The company announced today it will begin selling the “technologies and capabilities” it developed to create a seamless shopping experience across its digital and physical channels. A spokesperson for the company said retailers will, for example, have access to the same software and systems Walmart uses to show shoppers which stores and pickup times are available for online orders, and those which allow shoppers to choose different options like curbside versus in-store pickup.

The spokesperson said retailers will also be able to use the software Walmart developed for its in-store employees, who need to pick all the products for online orders, validate whether items are in stock and manage substitutions, know approximately how long before a customer arrives for pickup, and get notified when they do.

Walmart is partnering on the effort with Adobe, a tech provider, and will integrate Adobe’s commerce platform with Walmart Marketplace, where approved third-party sellers are able to list goods for sale. The Walmart spokesperson said businesses on Adobe’s commerce platform will be able to easily list on Walmart Marketplace (provided they meet the requirements) and get access to Walmart’s fulfillment network to offer two-day shipping across the US.

The company will make its tech available in the coming months, the spokesperson said. It will release pricing and other details closer to launch.

Technology as a new revenue stream for Walmart

The move is a way for Walmart to generate income from tools it originally built for its own use in its bid to transform its business for the digital era and keep pace with Amazon. Online and offline shopping continue to blend, and Walmart believes providing technology that enables businesses to navigate the shift will unlock a new source of revenue, according to the spokesperson. And while Walmart isn’t the only company providing this sort of software, it feels it has a unique opportunity due to its scale and expertise.
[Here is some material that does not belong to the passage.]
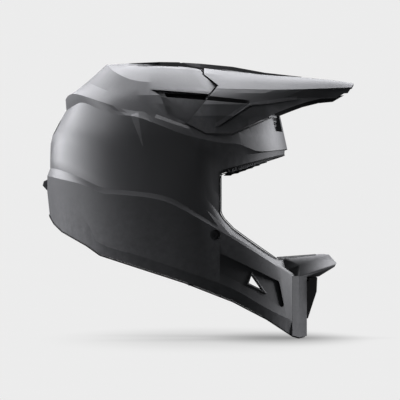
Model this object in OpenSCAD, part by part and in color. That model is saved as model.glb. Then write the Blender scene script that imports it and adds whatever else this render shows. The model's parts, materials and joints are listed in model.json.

Walmart wouldn’t be the first retailer to cash in on technology it designed for itself. Amazon Web Services, the cloud-computing platform built by Andy Jassy, Amazon’s new CEO, similarly began as an internal project. Amazon realized the infrastructure it had engineered could be useful to others, and in 2006, opened it up to other businesses with the launch of AWS. Today Amazon says “hundreds of thousands of businesses” use it.

Retail services are a bit different from computing, but the new venture could help Walmart pad its profits and derive more benefit from the heavy investments it made to reshape its business as e-commerce has grown. Among the capabilities it has developed in recent years are a cloud-powered checkout system, technologies like mobile checkin that make it easier and quicker for shoppers to buy online and pickup in stores, app-based checkout for customers shopping in physical locations, and artificial intelligence that allows Walmart to choose better substitutions when a product in an online order is sold out. (Customers get to approve the suggested substitution—and of course whether they do or not feeds back into Walmart’s algorithms so it can make smarter decisions in the future.)

While Walmart’s focus for now is on this initial batch of services, according to the spokesperson, it will evaluate opportunities to offer others in the future.